Repeat: Stefan Rahmstorf applied the Earth System Model simulation to hand-drawn cartoon wiggles of an Indian Ocean δ¹⁸O doppelganger as though they were physically real global air temperatures.

V. In which the benthic despond is revealed.

It gets worse. S-R-O (2023) represented that their Figure 1b (red) Earth System Model simulation was published in(Ganopolski and Brovkin (2017)) (see the legend to Figure 2 above). But that paper includes no air temperature simulations. The S-R-O (2023) simulation is actually found in Figure 1 of Ganopolski and Calov, 2011, who used the same CLIMBER 2 Earth System model.

Ganopolski and Calov (G-C) (2011) simulated 800,000 years of Antarctic and Greenland air temperature anomalies. S-R-O (2023) used the Antarctic simulation in their Figure 1b overlay of Mitchell (1977) Figure 5.

Figure 6 below compares the Antarctic simulation of G-C (2011) with Figure 1b of S-R-O (2023). The comparison is a bit cluttered, but reveals a depth of unscientific benthos that either escaped the notice of, or perhaps was sailed over by, Profs. Supran, Rahmstorf, and Oreskes.

Figure 6: Top, Figure 1b of Supran, Rahmstorf and Oreskes (2023), with selected features annotated. Bottom, Figure 1e Ganopolski and Calov, 2011, first 150kYr of the “Antarctic temperature anomaly,” simulation selectively annotated and with an added 150 kYr bp tick. The top and bottom abscissas are in registry. The red vertical lines fix the comparison at the paleo-minimum and the modern maximum. The vertical green lines traverse the centers of major G-C (2011) features. The horizontal purple lines mark out features that have been temperature-annotated.

The selected temperatures were extracted from using mm ruler measurements. Their precision is not better than ±0.2 C. Figure 6 shows good correspondence between the G-O (2011) Antarctic simulation and the S-R-O (2023) Figure 1b overlay. The G-O (2011) Greenland temperature anomaly series is structurally similar but much colder (Table 1).

Table 1: Non-Identical Temperatures of the Identical G-C (2011) Ant. and S-R-O 2023 simulations.

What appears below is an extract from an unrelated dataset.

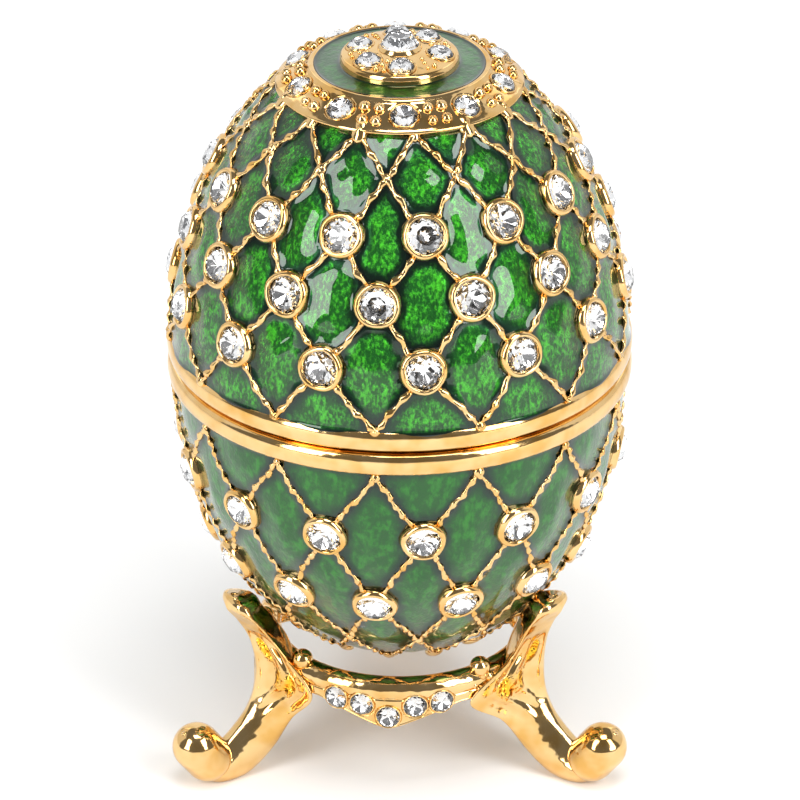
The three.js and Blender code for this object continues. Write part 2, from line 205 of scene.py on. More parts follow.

S-R-O (2023) Supporting Information described the simulation in Figure 1b, absent the technicalese, as: “The observations in panel 1b of Fig. 1 reflect a smoothed (LOWESS) Earth system model simulation of the last 150,000 years driven by orbital forcing only, with an appended moderate anthropogenic emissions scenario.“

S-R-O (2023) itself described Figure 1b as, “a smoothed Earth system model simulation of the last 150,000 years.” and, “a smoothed Earth system model simulation of the last 150,000 years driven by orbital forcing only, with an appended moderate anthropogenic emissions scenario.“

And the S-R-O (2023) extended description: “Panel 1b of Fig. 1 is a graph of the global warming “effect of CO₂ on an interglacial scale” originally published by climate scientist J. Murray Mitchell Jr. in March 1977 and reproduced by Exxon scientist James Black in a private briefing to the Exxon Corporation Management Committee 4 months later. … [O]verlaying the original graph with the temperatures simulated by a modern Earth system model (in red) shows that Exxon scientists were accurate in warning their superiors of the prospect of a “carbon dioxide induced ‘super-interglacial,’” as Mitchell Jr. termed it, that would render Earth hotter than at any time in at least 150,000 years.”

The language of S-R-O (2023) directly implies that the Mitchell (1977) Figure 5 graphic represented a global air temperature record.

However, Hays (1976) described the re-purposed δ¹⁸O series (p. 1122) as, “Down-core variations in δ¹⁸O reflect changes in oceanic isotopic composition, caused primarily by the waxing and waning of Northern Hemisphere ice sheets. Thus, the δ¹⁸O in our subantarctic cores is a Northern Hemisphere climatic record.“

In other words, the δ¹⁸O series reflects large-scale swings in the climate over geological time. Not global air temperature.

Foraminiferal δ¹⁸O remains problematic today for use as an SST proxy. Waelbroeck, et al., (2005) state, “The large discrepancy between δ¹⁸O values of living and recent fossil foraminifera highlights the difficulty in reconstructing past surface conditions based on fossil planktonic foraminifera δ¹⁸O.